What about pneumatics? Vortex cannons? Ankle whips? Do your displays change as people move through them, with props activated or lighting changing when triggered by guests?

You did not mention your soundtrack or fog. Could your soundtrack be updated?

What about projections? You _could_ project videos on whatever trees/walls/ fog you have.

Snakes? Nightmares? What is it that makes a place like your cemetery scary?


----------



## Gatordave (Dec 13, 2008)

It's tough to move in and start anew. Do the neighbors participate or will you be the stand out? Maybe this is the year you build something you always wanted to try but have not? Flying crank ghost, cemetary peppers ghost type projections, animated projects? Would like to see the werewolf you mention!


----------



## beautifulnightmare (Oct 31, 2010)

maybe work on new lighting or do a fence/gate for your cemetery? or build a coffin? or


----------



## Paint It Black (Sep 15, 2011)

Small things you could add: rats, wilted flower arrangements for the cemetery, moss, fog, backgrounds on the walls, different lighting.

I think it is fun to create small scenes where they are doing something like eating & drinking around a table, or roasting something over a campfire, and throw in some creepy things like bugs, and critters on the food, etc.

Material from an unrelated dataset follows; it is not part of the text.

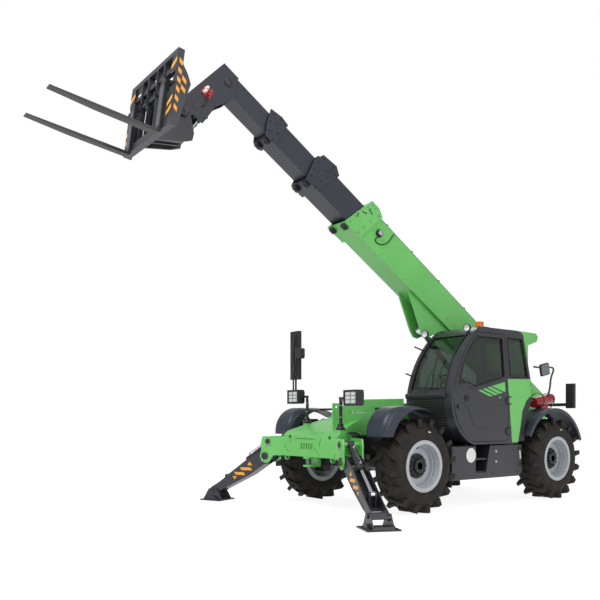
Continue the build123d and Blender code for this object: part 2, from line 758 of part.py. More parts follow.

Also, how about a pumpkin patch and scarecrow and lots of crows?


----------



## VGhoulson (Oct 9, 2011)

I would aim to make the cemetery more scary. I am in the same boat. I want to create a scarecrow/children of the corn scene in the back of my yard and a spooky cemetery in the front.


----------



## LairMistress (Jul 31, 2009)

I'm in a new location, and will likely be the standout on the street. I don't know the neighborhood well, but haven't heard anyone mention a "Halloween house" yet.

I definitely need to add lighting, I really don't have any aside from flickering tea lights that I sprinkle around in front of some of the stones, and the two blacklight spiral bulbs for my static ghost lady. 

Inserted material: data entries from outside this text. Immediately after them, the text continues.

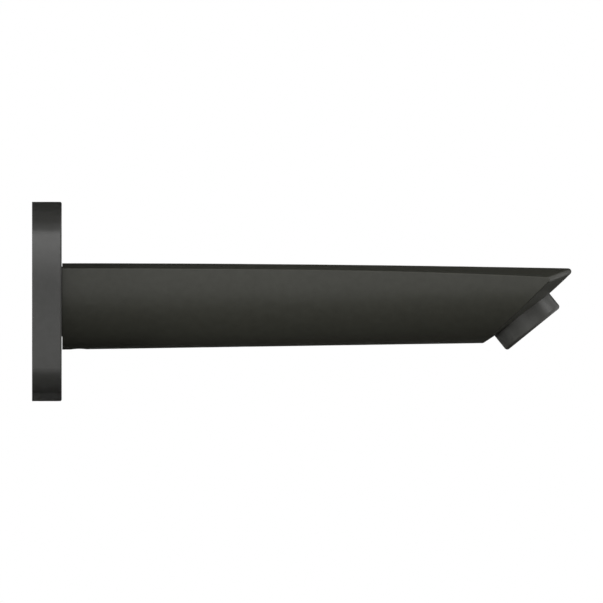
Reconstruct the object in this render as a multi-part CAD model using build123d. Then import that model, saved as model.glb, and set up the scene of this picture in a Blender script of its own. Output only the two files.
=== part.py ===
from build123d import *
import math
import os

# A wall mounted bath spout that slips over a stub of copper tube. The long body is a hollow casting
# with a crowned top, a bellied underside and flanks that flare towards a thin, curved lip. Water
# leaves through an aerator set square to the sloping cut under the lip. A soft square wall flange
# slides on the hub at the back, and a grub screw from below grips the tube.
#
# The origin is on the axis of the supply tube, in the plane of the finished wall. X runs out from
# the wall along the spout, Z is up. All lengths are in millimetres.

# Wall flange
flange_width = 79.9
flange_side_radius = 120.0
flange_corner_radius = 13.5
flange_thickness = 11.9
flange_face_wall = 3.0
flange_rim_wall = 5.0
flange_collar_wall = 3.0
flange_collar_setback = 2.0
flange_edge_radius = 0.7
gasket_groove_inset = 1.4
gasket_width = 2.2
gasket_thickness = 1.8
seam_gap = 0.2

# Outer form of the body
root_half_width = 25.3
root_ridge_height = 15.35
root_belly_height = -19.31
ridge_radius = 10046.0
crown_radius = 162.0
belly_rise_angle = 0.89
flare_start = 95.0
flare_radius = 715.0
flare_section_length = 31.75
flare_section_count = 4
body_wall = 3.0

# Sloping cut under the lip, a barrel shaped surface that curves along and across the spout
cut_centre_x = 69.4
cut_centre_z = 159.5
cut_radius = 208.45
cut_crown_radius = 160.0
lip_radius = 1.3
shoulder_edge_radius = 0.5
cut_barrel_half_length = 45.0

# Supply tube, hub and slip adapter
tube_bore_radius = 8.0
adapter_radius = 11.5
adapter_length = 38.0
adapter_nose_radius = 9.5
adapter_nose_length = 3.2
adapter_clearance = 0.05
hub_wall = 2.5
bulkhead_thickness = 3.0
waterway_radius = 7.5
side_rib_thickness = 3.0
flange_clearance = 0.15

# Seals
tube_ring_section = 2.4
tube_ring_positions = (24.5, 30.0)
adapter_ring_section = 1.8
adapter_ring_positions = (27.2, 35.0)
flange_ring_section = 1.8
flange_ring_position = 7.0
seal_clearance = 0.03
groove_width_share = 1.2

# Retaining ring behind the adapter
retaining_ring_thickness = 1.2
retaining_ring_groove_depth = 1.0
retaining_ring_side_room = 0.05
retaining_ring_band = 1.9
retaining_ring_gap_angle = 40.0
retaining_ring_lug_radius = 1.4
retaining_ring_eye_radius = 0.6

# Grub screw that grips the tube from below
screw_position = 18.8
screw_radius = 3.0
screw_length = 9.5
screw_thread_clearance = 0.05
screw_socket_flats = 3.0
screw_socket_depth = 3.5
screw_chamfer = 0.5
screw_cup_depth = 0.6
screw_tip_clearance = 0.3
screw_hole_chamfer = 0.15
screw_boss_width = 14.0
screw_boss_length = 16.0

# Aerator, set on the sloping cut and measured back along its axis from its outlet face
aerator_cut_height = -5.6
aerator_stand_out = 7.0
aerator_turn_angle = 1.376
collar_radius = 13.9
collar_height = 8.2
collar_edge_radius = 1.3
collar_seat_gap = 0.1
collar_side_gap = 0.2
thread_radius = 12.0
thread_length = 6.0
thread_clearance = 0.05
housing_bore_radius = 10.6
outlet_lip_radius = 9.6
outlet_lip_height = 2.2
insert_flange_radius = 11.5
insert_flange_thickness = 1.2
insert_wall = 1.0
insert_clearance = 0.1
insert_ledge_width = 0.9
insert_ledge_height = 1.8
insert_rib_count = 8
insert_rib_width = 1.6
insert_rib_height = 0.6
washer_thickness = 2.0
washer_bore_radius = 8.8
outlet_boss_wall = 3.0
outlet_boss_cover = 3.0

# Water screens and plates inside the aerator, stacked up from the outlet lip
stack_clearance = 0.02
outlet_grid_height = 1.8
outlet_grid_pitch = 1.9
outlet_grid_wall = 0.3
screen_thickness = 0.5
mixing_screen_height = 1.3
mixing_screen_rim = 0.7
mixing_screen_pitch = 2.0
mixing_screen_opening = 1.35
jet_plate_thickness = 1.2
jet_hole_radius = 0.6
jet_ring_radii = (4.2, 6.4)
jet_ring_holes = (12, 18)
dome_height = 2.6
dome_hole_radius = 0.65
dome_ring_pitch = 1.9
dome_ring_count = 3

# Worked out sizes
body_start = flange_thickness + seam_gap
hub_bore_radius = adapter_radius + adapter_clearance
hub_radius = hub_bore_radius + hub_wall
bulkhead_start = adapter_length + adapter_clearance
waterway_start = bulkhead_start + bulkhead_thickness
washer_base = collar_height + thread_length + insert_flange_thickness
outlet_seat = washer_base + washer_thickness
insert_radius = housing_bore_radius - insert_clearance - insert_rib_height
insert_bore = insert_radius - insert_wall
stack_radius = insert_bore - insert_clearance

# Heights of the aerator stack above its outlet face
grid_base = outlet_lip_height + stack_clearance
insert_base = grid_base + outlet_grid_height + stack_clearance
screen_base = insert_base + insert_ledge_height + stack_clearance
jet_plate_base = screen_base + 2 * (mixing_screen_height + stack_clearance)
strainer_base = jet_plate_base + jet_plate_thickness + stack_clearance

hub_plane = Plane(origin=(0, 0, 0), x_dir=(0, 1, 0), z_dir=(1, 0, 0))
cut_angle = math.asin((aerator_cut_height - cut_centre_z) / cut_radius)
aerator_angle = cut_angle + math.radians(aerator_turn_angle)
aerator_axis = (math.cos(aerator_angle), 0, math.sin(aerator_angle))
aerator_face = (
    cut_centre_x + cut_radius * math.cos(cut_angle) + aerator_stand_out * aerator_axis[0],
    0,
    aerator_cut_height + aerator_stand_out * aerator_axis[2],
)
aerator_plane = Plane(origin=aerator_face, x_dir=(0, 1, 0), z_dir=aerator_axis)


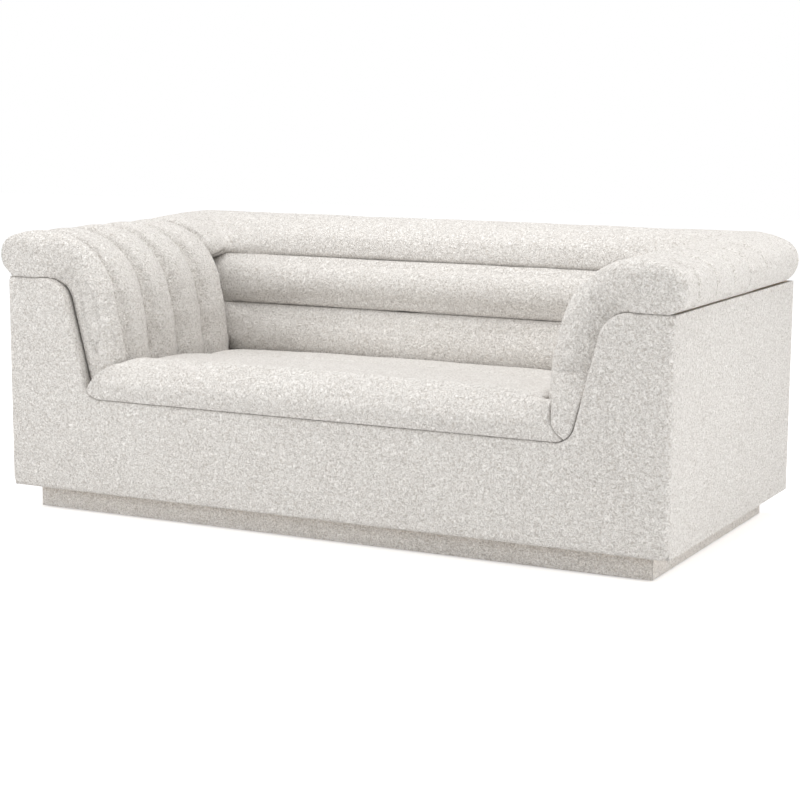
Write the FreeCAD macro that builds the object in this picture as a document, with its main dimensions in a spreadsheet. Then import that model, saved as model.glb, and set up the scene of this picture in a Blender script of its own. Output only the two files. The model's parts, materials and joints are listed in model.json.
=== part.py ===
import FreeCAD, Part
import math
import os

import Sketcher

# A tuxedo sofa: a box-shaped body on a set-back plinth, with arms and back of one height.
# The arms carry padded channels that run up their inner faces and over the top to a rolled
# nose, the back carries level channels under a roll, and a U-shaped panel closes the front.
# X runs across the sofa, the front faces -Y, Z is up and the floor is at zero.

doc = FreeCAD.newDocument("TuxedoSofa")
sheet = doc.addObject("Spreadsheet::Sheet", "Sizes")

SIZES = (
    ("body_width", 1850, "over the outside faces of the arms, noses not counted"),
    ("body_depth", 938, "front panel to back panel, back nose not counted"),
    ("overall_height", 750, "floor to the crest of arms and back"),
    ("plinth_height", 66, "floor to the underside of the body"),
    ("plinth_inset", 54, "plinth set back from the body on all sides"),
    ("nose_under", 124, "crest to the top edge of the panels, under the nose"),
    ("arm_front_width", 167, "front panel beside the seat, measured at its top edge"),
    ("panel_lean", 14.5, "lean of the panel's inner edge, in degrees"),
    ("shoulder_radius", 75, "rounded shoulder of the front panel"),
    ("seat_corner_radius", 50, "rounded corner of the panel beside the seat"),
    ("seat_seam", 316, "top edge of the panel under the seat"),
    ("panel_depth", 40, "front panel stands this far in front of the arm pads"),
    ("front_seam", 10, "front of the sofa to the seams at its sides"),
    ("outer_corner_radius", 13, "upper outer corners of the front panel"),
    ("lower_corner_radius", 22, "lower outer corners of the front panel"),
    ("nose_overhang", 30, "nose past the side and back panels"),
    ("nose_radius", 55, "roll of the nose"),
    ("nose_turn", 16, "slope of the top where it meets the nose, in degrees"),
    ("corner_radius", 100, "nose seen from above, at the back corners"),
    ("pad_reach", 325, "outer face to the crown of the inner face"),
    ("face_radius", 600, "slow curve of the inner face above the seat"),
    ("face_drop", 330, "crest to the height where the inner face starts to curve"),
    ("face_turn", 17.5, "lean of the inner face where the top roll starts, in degrees"),
    ("pad_bottom", 265, "lower end of the arm and back pads"),
    ("front_channel", 86, "front panel to the first groove of the arm"),
    ("front_crown", 50, "front panel to the crown of the front channel, on top of the arm"),
    ("front_roll_drop", 34, "front edge of the front channel below its crown, on top of the arm"),
    ("front_face_roll", 32, "rounded front of the front channel, beside the seat"),
    ("front_groove_drop", 12, "first groove below the crown of the front channel, beside the seat"),
    ("set_back_end", 50, "the front channel comes forward from here up its roll, in degrees"),
    ("flush_start", 88, "and is level with the front panel from here, in degrees"),
    ("front_nose_roll", 18, "rounded front edge of the nose"),
    ("channel_count", 4, "even channels of an arm, behind its front channel"),
    ("corner_reach", 332, "last groove of an arm to the back panel"),
    ("groove_depth", 22, "crown of a channel above its grooves"),
    ("back_groove_drop", 236, "crest to the lower groove of the back"),
    ("back_pitch", 138, "groove to groove up the back"),
    ("roll_blend", 50, "where the back roll's front joins its top, in degrees"),
    ("seat_front_height", 418, "seat top at the front, beside the arms"),
    ("seat_back_height", 374, "seat top at the back, beside the arms"),
    ("seat_crown", 9, "rise of the seat top in the middle"),
    ("seat_end_turn", 58, "left end of the seat leaves the panel's corner here, in degrees"),
    ("seat_end_reach", 332, "outer face to where the left end of the seat reaches its top"),
    ("seat_end_swell", 12, "rounding of the left end of the seat"),
    ("lap_turn", 30, "right end of the seat leaves the panel's corner here, in degrees"),
    ("lap_reach", 297, "outer face to the right end of the seat, where the arm laps over it"),
    ("lap_height", 363, "lower end of that upright stretch"),
    ("lap_swell", 4, "hollow of the right end of the seat below it"),
    ("lap_top", 480, "the arm's lap over the seat has drawn back to the pad's front here"),
    ("lap_flush", 400, "and is level with the front panel up to here"),
    ("lap_rounding", 16, "rounded inner edge of the lap"),
    ("seat_front_radius", 52, "rounded front edge of the seat"),
    ("seat_seam_first", 165, "front of the seat to its first seam"),
    ("seat_seam_pitch", 265, "first seam of the seat to the second"),
    ("seat_seam_depth", 4, "sewn seams of the seat below its crown"),
    ("seat_pad_thin", 24, "seat pad at its thinnest, at the back"),
    ("cloth_gap", 0.3, "soft pieces lie this far from their neighbours"),
    ("cover_thickness", 10, "padded cover of the sides and the back"),
    ("cover_wrap", 6, "front cover folded round the edge of its board"),
    ("board", 18, "plywood of ribs and front boards"),
    ("shell", 12, "bent plywood under the pads"),
    ("base_thickness", 27, "timber of the base frame"),
    ("base_rail_width", 70, "base rails seen from above"),
    ("seat_rail_width", 40, "front and back seat rails seen from above"),
    ("seat_rail_height", 60, "front and back seat rails seen from the front"),
    ("deck_height", 250, "top of the rails that carry the webbing"),
    ("sill_width", 95, "side rail of the seat deck"),
    ("sill_height", 38, "side rail of the seat deck"),
    ("web_width", 60, "elastic webbing"),
    ("web_thickness", 1.8, "elastic webbing"),
    ("long_web_count", 9, "straps from front to back"),
    ("cross_web_count", 4, "straps from side to side"),
    ("felt_thickness", 3, "felt between webbing and foam"),
    ("plinth_cover", 5, "padded cover of the plinth"),
    ("glide_height", 4, "glides under the plinth"),
    ("glide_radius", 14, "glides under the plinth"),
    ("block_leg", 62, "corner blocks inside the plinth"),
    ("dust_cloth", 1.2, "cloth under the base"),
    ("rib_inset", 335, "outer faces of the arms to the outer back ribs"),
    ("web_rest", 12, "sill reaches this far in past the shell"),
    ("seat_rear_room", 8, "rounded rear edge of the seat, clear of the back"),
    ("foam_corner", 20, "eased front edge of the seat foam"),
    ("window_outer", 60, "cut-outs of ribs and arm boards, from the outer face"),
    ("window_inner", 130, "cut-outs of ribs and arm boards, from the outer face"),
    ("window_low", 180, "cut-outs of ribs and arm boards"),
    ("window_high", 520, "cut-outs of ribs and arm boards"),
)
for row, (name, value, note) in enumerate(SIZES, start=1):
    sheet.set("A%d" % row, name)
    sheet.set("B%d" % row, str(value))
    sheet.setAlias("B%d" % row, name)
    sheet.set("C%d" % row, note)
doc.recompute()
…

I need to finish making the foam chain link and make some stanchions to surround the plots with. 

I don't have much of a soundtrack. I have an intro that someone recorded for me several years ago that I still like, and a few CDs. I'm considering picking up some cheap MP3 players to hide around for spot-sounds (bats on one, moans on another, etc.) I usually put one of my sons' "sound machines" outside on "cricket" mode, too. 

I could definitely use a new coffin (or two, or three!) I have a static FCG style ghost, and I always plan to make a real FCG out of her, but keep putting it off. Maybe I should just go ahead and do it this year. I love Pepper's Ghosts, too--that would be great! 

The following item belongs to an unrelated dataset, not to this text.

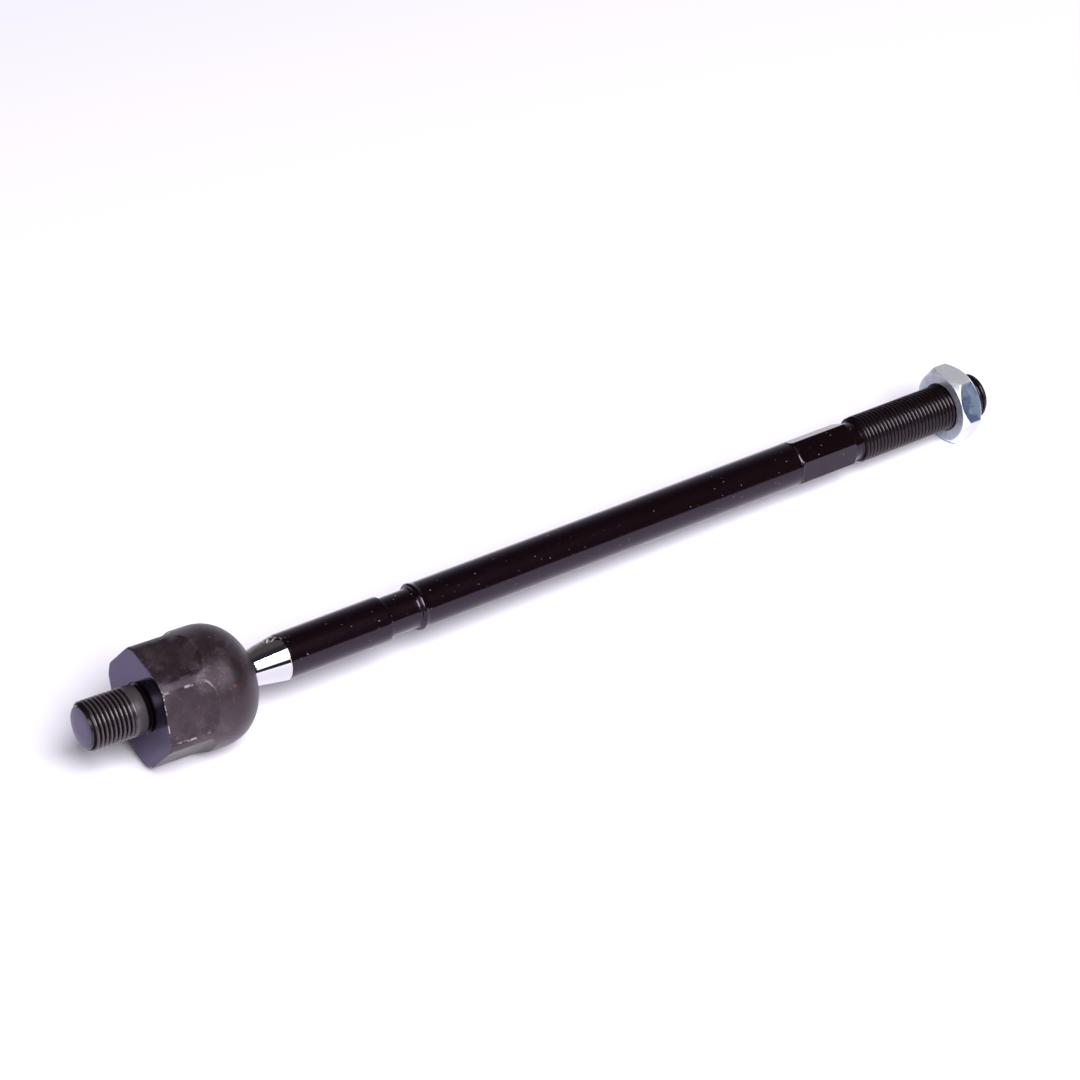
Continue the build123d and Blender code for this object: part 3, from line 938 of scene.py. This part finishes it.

Speaking of the werewolf, that reminds me that he really needs some period clothing. Right now he's in an old outfit of my ex husband's, and doesn't look quite right. (he's here: http://www.halloweenforum.com/membe...cause-tots-had-come-near-get-their-candy.html) I need to muss him up a little too, and see if I can make the mask look less like a mask that's been quickly thrown on a dummy.

I forgot about crows, I do have several of those as well. <3 crows! Maybe I'll get creative and make a papier mache pumpkin/jack o lantern patch this year. I went back to Monsterlist to see what else I'm missing, and I've always wanted to attempt the Floating Lantern. I don't know for a fact that this is the year for it, but maybe

I might make a tombstone peeker, too. Thanks for the advice, everyone!


----------